Recombinant DNA technology
Recombinant DNA, which can also be known as chimeric DNA, is formed from the genetic material of two different species, that are formed in a laboratory using special techniques and then inserted into the genome of a specific organism, where the effect and expression of the DNA can then be analysed. This is possible due to the similar chemical and physical structure of DNA in different organisms, the same nucleotides are used so DNA from plants, bacteria and humans can be combined. Recombinant DNA technology plays a crucial role in medicine, allowing analysis and production of specific protein on a large scale. For recombinant DNA to be formed, two types of DNA are required, Vector DNA and Insert DNA.
Vector DNA is used to transport the insert DNA into the cell. The vector needs to contain a unique restriction site for the insertion of the new DNA, an effective origin of replication and if possible, a gene that will allow easy selection of the cells, which have successfully taken up the vector. This could be a gene that codes for antibiotic resistance that is disrupted when the insert is added, or gene that codes for fluorescent colour to appear under UV. Examples of vectors include Bacteriophages (viruses which infect bacteria) and Cosmids (genetically engineered hybrids), but the most commonly used vector is a bacterial plasmid, which can replicate independently of the bacterial chromosome. E. coli is a commonly used bacteria which acts as a genetic factory to produce a large amount of recombinant DNA.
Insert DNA is the gene that we want to be expressed in the host cell, this could be a gene coding for insulin production or for another useful protein which is inserted into the vector. This can be obtained randomly or specifically. Random isolation involves non-specific fragments of genomic DNA, isolated either by double stranded DNA, which are analysed using the genomic library, or by isolating mRNA and using reverse transcriptase to form cDNA. Specific isolation is different in that it involves specific fragments of genomic DNA or cDNA which are them amplified by the PCR technique.
The increased understanding of recombinant DNA was first sparked in the 1970s, after this was proposed by Peter Lobban. 1971 Paul Berg carried out his gene splicing experiment.

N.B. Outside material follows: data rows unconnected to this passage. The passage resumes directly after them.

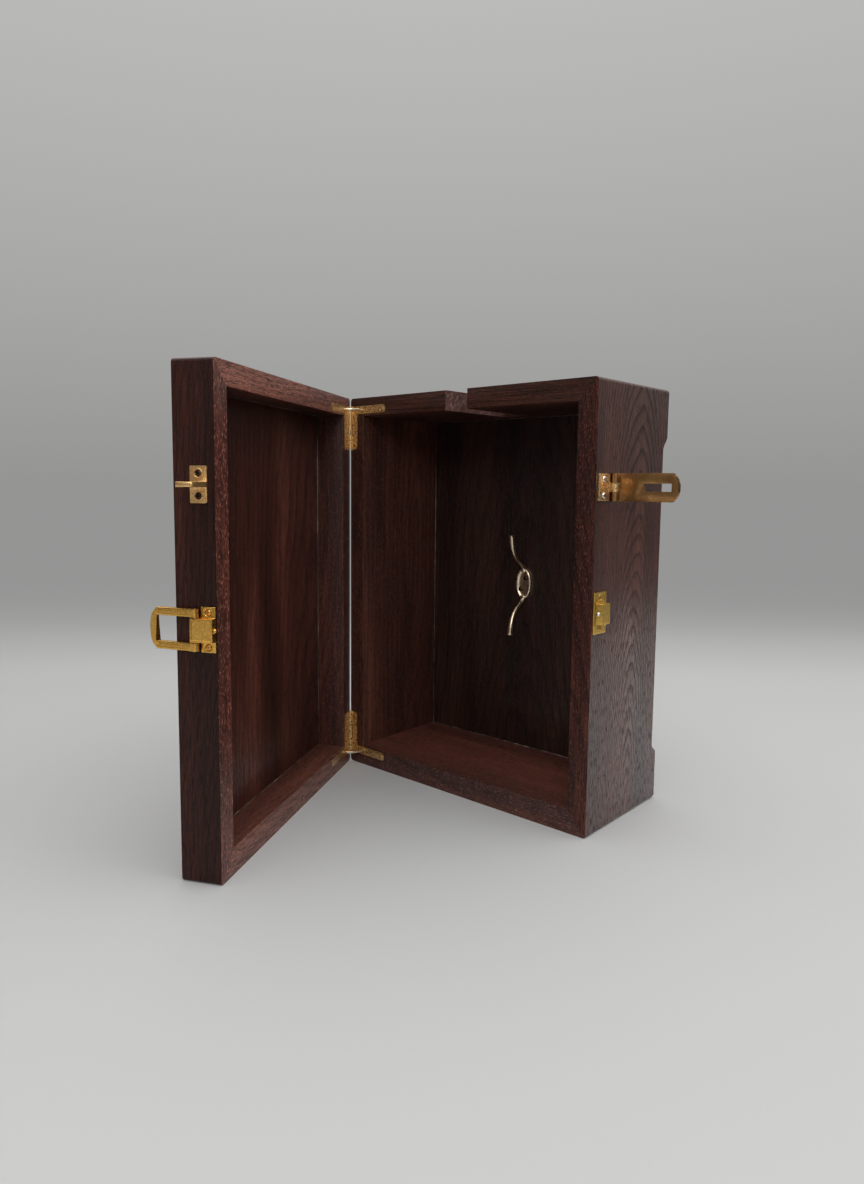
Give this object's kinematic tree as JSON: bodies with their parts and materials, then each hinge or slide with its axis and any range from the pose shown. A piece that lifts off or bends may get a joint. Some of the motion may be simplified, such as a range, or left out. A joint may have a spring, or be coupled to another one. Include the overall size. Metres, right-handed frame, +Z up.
{
  "type": "hinged-door wooden cord case",
  "caption": "Upright stained wooden wall case with a shallow box door on quadrant hinges, a cord slot in the top, a brass cleat inside, a hasp with staple and a loop catch.",
  "frame": {"origin": "centre of the case's flat underside, on the surface it stands on", "axes": "+Z up, front and door towards -Y, hasp side towards +X; the door is stored open 62.5 degrees, hinged at -X"},
  "size_m": [0.294, 0.3209, 0.3],
  "materials": {
    "stained_wood": "dark red-brown stain, open grain, semi-gloss",
    "dark_panel": "near-black brown stain, semi-gloss",
    "aged_brass": "dull, browned",
    "yellow_brass": "satin, handled",
    "polished_brass": "polished, pale",
    "bright_steel": "bright"
  },
  "bodies": {
    "case": {"case_left": "stained_wood", "case_right": "stained_wood", "case_top": "stained_wood", "case_bottom": "stained_wood", "case_back": "dark_panel", "hinge_top_leaf_case": "aged_brass", "hinge_top_pin": "aged_brass", "hinge_bottom_leaf_case": "aged_brass", "hinge_bottom_pin": "aged_brass", "hasp_leaf": "aged_brass", "hasp_pin": "aged_brass", "keeper": "yellow_brass", "keeper_ball": "bright_steel", "cleat": "polished_brass", "hinge_top_case_screw_upright": "aged_brass", "hinge_top_case_screw_level": "aged_brass", "hinge_bottom_case_screw_upright": "aged_brass", "hinge_bottom_case_screw_level": "aged_brass", "hasp_screw_upper": "bright_steel", "hasp_screw_lower": "bright_steel", "keeper_screw_upper": "yellow_brass", "keeper_screw_lower": "yellow_brass", "cleat_screw_upper": "polished_brass", "cleat_screw_lower": "polished_brass"},
    "door": {"door_stile_hinge": "stained_wood", "door_stile_free": "stained_wood", "door_rail_top": "stained_wood", "door_rail_bottom": "stained_wood", "door_panel": "dark_panel", "hinge_top_leaf_door": "aged_brass", "hinge_bottom_leaf_door": "aged_brass", "staple": "aged_brass", "catch_base": "yellow_brass", "catch_loop_pin": "yellow_brass", "hinge_top_door_screw_upright": "aged_brass", "hinge_top_door_screw_level": "aged_brass", "hinge_bottom_door_screw_upright": "aged_brass", "hinge_bottom_door_screw_level": "aged_brass", "staple_screw_upper": "aged_brass", "staple_screw_lower": "aged_brass", "catch_screw_upper": "yellow_brass", "catch_screw_lower": "yellow_brass"},
    "hinge_stays": {"hinge_top_stay": "aged_brass", "hinge_bottom_stay": "aged_brass"},
    "hasp_strap": {"hasp_strap": "aged_brass"},
    "catch_loop": {"catch_loop": "yellow_brass"}
  },
  "joints": [
    {"name": "door_hinge", "type": "hinge", "parent": "case", "child": "door", "pos_m": [-0.1123, -0.05015, 0.15], "axis": [0, 0, 1], "range_deg": [-32.5, 62.5]},
    {"name": "stay_swing", "type": "hinge", "parent": "case", "child": "hinge_stays", "pos_m": [-0.1123, -0.05015, 0.15], "axis": [0, 0, 1], "range_deg": [-16.25, 31.25]},
    {"name": "hasp_hinge", "type": "hinge", "parent": "case", "child": "hasp_strap", "pos_m": [0.1152, -0.03055, 0.231], "axis": [0, 0, 1], "range_deg": [-90, 88]},
    {"name": "loop_hinge", "type": "hinge", "parent": "door", "child": "catch_loop", "pos_m": [-0.01825, -0.25767, 0.15], "axis": [0, 0, 1], "range_deg": [0, 185.5]}
  ],
  "couplings": [
    {"joint": "stay_swing", "follows": "door_hinge", "ratio": 0.5}
  ]
}
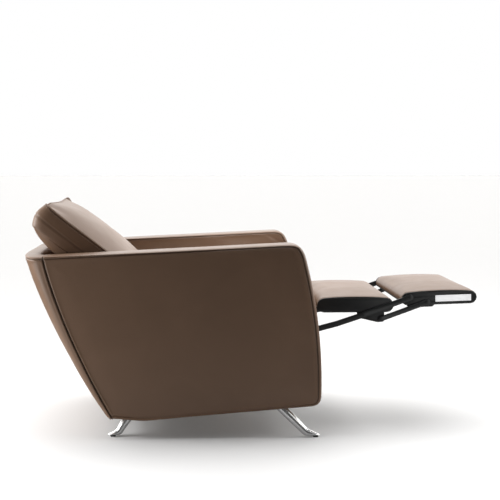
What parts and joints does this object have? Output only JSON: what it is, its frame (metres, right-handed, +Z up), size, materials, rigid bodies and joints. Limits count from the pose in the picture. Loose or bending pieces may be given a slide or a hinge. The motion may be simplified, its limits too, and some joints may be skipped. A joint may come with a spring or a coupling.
{
  "type": "recliner armchair",
  "caption": "Leather recliner armchair on polished metal legs, with a sliding seat, a tilting back rest and a folding two-pad footrest on scissor links.",
  "frame": {"origin": "on the floor, under the middle of the bounding box with the chair fully reclined", "axes": "+X towards the sitter's feet, +Y to the sitter's left, +Z up"},
  "size_m": [1.4584, 0.8, 0.7314],
  "materials": {
    "leather_body": "fine-grained semi-aniline leather, taupe brown, matt satin",
    "leather_shell": "the same leather on the back panel",
    "leather_seat": "the same leather on seat and back cushions",
    "leather_pads": "the same leather on the footrest pads",
    "beech": "planed beech and plywood, unfinished",
    "webbing": "woven elastic webbing",
    "polished_aluminium": "polished",
    "glide_plastic": "matt",
    "black_plastic": "finely textured black",
    "label_white": "matt off-white, blank",
    "black_steel": "black powder coat"
  },
  "bodies": {
    "chair_body": {"arm_cover_right": "leather_body", "arm_cover_left": "leather_body", "arm_frame_right": "beech", "arm_frame_left": "beech", "back_shell": "leather_shell", "back_rail_upper": "beech", "back_rail_lower": "beech", "base_rail_front": "beech", "slide_rail_right": "black_steel", "slide_rail_left": "black_steel", "recline_guide_right": "black_steel", "recline_guide_left": "black_steel", "leg_front_right": "polished_aluminium", "leg_front_left": "polished_aluminium", "leg_rear_right": "polished_aluminium", "leg_rear_left": "polished_aluminium", "glide_front_right": "glide_plastic", "glide_front_left": "glide_plastic", "glide_rear_right": "glide_plastic", "glide_rear_left": "glide_plastic"},
    "seat_carriage": {"seat_beam_right": "beech", "seat_beam_left": "beech", "seat_rail_front": "beech", "seat_rail_rear": "beech", "slide_runner_right": "black_plastic", "slide_runner_left": "black_plastic", "seat_strap_1": "webbing", "seat_strap_2": "webbing", "seat_strap_3": "webbing", "seat_cushion": "leather_seat", "seat_bolster": "leather_seat", "guide_plate_right": "black_steel", "guide_plate_left": "black_steel", "seat_hinge_plate_right": "black_steel", "seat_hinge_plate_left": "black_steel"},
    "back_rest": {"back_beam_right": "beech", "back_beam_left": "beech", "back_crossbar_lower": "beech", "back_crossbar_upper": "beech", "back_cover": "leather_seat", "back_cushion": "leather_seat", "back_hinge_plate_right": "black_steel", "back_hinge_plate_left": "black_steel", "recline_pin_right": "black_steel", "recline_pin_left": "black_steel"},
    "calf_rest": {"calf_tray": "black_plastic", "calf_cushion": "leather_pads", "calf_side_right": "black_plastic", "calf_side_left": "black_plastic"},
    "long_link": {"long_link_right": "black_steel", "long_link_left": "black_steel", "link_shaft": "black_steel"},
    "short_link": {"short_link_right": "black_steel", "short_link_left": "black_steel"},
    "foot_rest": {"foot_tray": "black_plastic", "foot_cushion": "leather_pads", "foot_side_right": "black_plastic", "foot_side_left": "black_plastic", "label_plate": "label_white"}
  },
  "joints": [
    {"name": "seat_slide", "type": "slide", "parent": "chair_body", "child": "seat_carriage", "axis": [1, 0, 0], "range_m": [-0.115, 0]},
    {"name": "back_recline", "type": "hinge", "parent": "seat_carriage", "child": "back_rest", "pos_m": [-0.339, 0, 0.407], "axis": [0, 1, 0], "range_deg": [0, 30]},
    {"name": "footrest_fold", "type": "hinge", "parent": "seat_carriage", "child": "calf_rest", "pos_m": [0.191, 0, 0.385], "axis": [0, 1, 0], "range_deg": [0, 90]},
    {"name": "long_link_pivot", "type": "hinge", "parent": "calf_rest", "child": "long_link", "pos_m": [0.3584, 0, 0.3703], "axis": [0, 1, 0], "range_deg": [-115.1, 0]},
    {"name": "short_link_pivot", "type": "hinge", "parent": "calf_rest", "child": "short_link", "pos_m": [0.4144, 0, 0.3558], "axis": [0, 1, 0], "range_deg": [-115.1, 0]},
    {"name": "foot_pad_pivot", "type": "hinge", "parent": "long_link", "child": "foot_rest", "pos_m": [0.5117, 0, 0.4257], "axis": [0, 1, 0], "range_deg": [0, 115.1]}
  ],
  "couplings": [
    {"joint": "back_recline", "follows": "seat_slide", "rad_per_m": -4.553},
    {"joint": "long_link_pivot", "follows": "footrest_fold", "ratio": -1.278},
    {"joint": "short_link_pivot", "follows": "footrest_fold", "ratio": -1.278},
    {"joint": "foot_pad_pivot", "follows": "footrest_fold", "ratio": 1.278}
  ]
}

Then in 1972 Herbert W. Boyer carried out another groundbreaking experiment, where ribosomal DNA was inserted into bacteria, the effect of this was that this DNA was replicated naturally 1972 and 1973 the first publications on recombinant DNA were released. Insulin was the first drug to be formed from recombinant DNA, which was carried out by Genenentech
- The first step in forming recombinant DNA is acquiring the insert of the DNA that you want to insert into your host cell, this can be done randomly or specifically as mentioned before. The enzyme required for this step is Restriction endonuclease, which cleaves DNA in a staggered fashion at specific recognition sites, this allows you to remove the specific piece of DNA required from a double strand of DNA, as this enzyme can cut through the sugar phosphate backbone.
- Once you have your insert and you have enough copies to add to multiple host cells, then you need to insert this into your vector. This is first done by cleaving the plasmid (the vector in this example) using restriction endonuclease, to produce specific ends that are complementary to the ends of the insert DNA. Then using the enzyme ligase the insert is inserted into the plasmid, annealing the two sections of genetic material to form recombinant DNA.
- Then we need to transport the recombinant DNA into the host bacterial cell. This is done by adding the plasmid and mixing, heat shock and CaCl is used to break open the cell wall so that the plasmid can move in. To repair the cell wall the cell is incubates at 37C for 30 minutes. This is the most difficult phase and not all plasmids will be successfully taken up, which is why we will need to select the successful hosts.
- The transformed cells will be able to grow on a selective medium, for example we could grow the bacteria on a agar dish that is coated with a specific antibiotic, the insertion of the new DNA will have disrupted the gene that codes for antibiotic resistance, so this means that the transformed cells will not be able to grow on the antibiotic, allowing us to positively identify those that were successful.
Now that we have our recombinant DNA we have a choice of what to do with it. We can either induce expression of a protein in the host, this can either be done directly, so producing the protein for purification, or the cloned gene could be engineered to produce a modified version of the protein. One of the most important uses for recombinant DNA is the formation of insulin, up until the 1980s animal sources where used to form insulin for diabetic injections, but now recombinant insulin can be formed as with animal sources it may be difficult to purify and there is a risk of possible contamination with pathogens. The gene coding for the production of human insulin is obtained and inserted into a bacterial host cell, where it can be produced on a large scale to provide enough for patients to inject.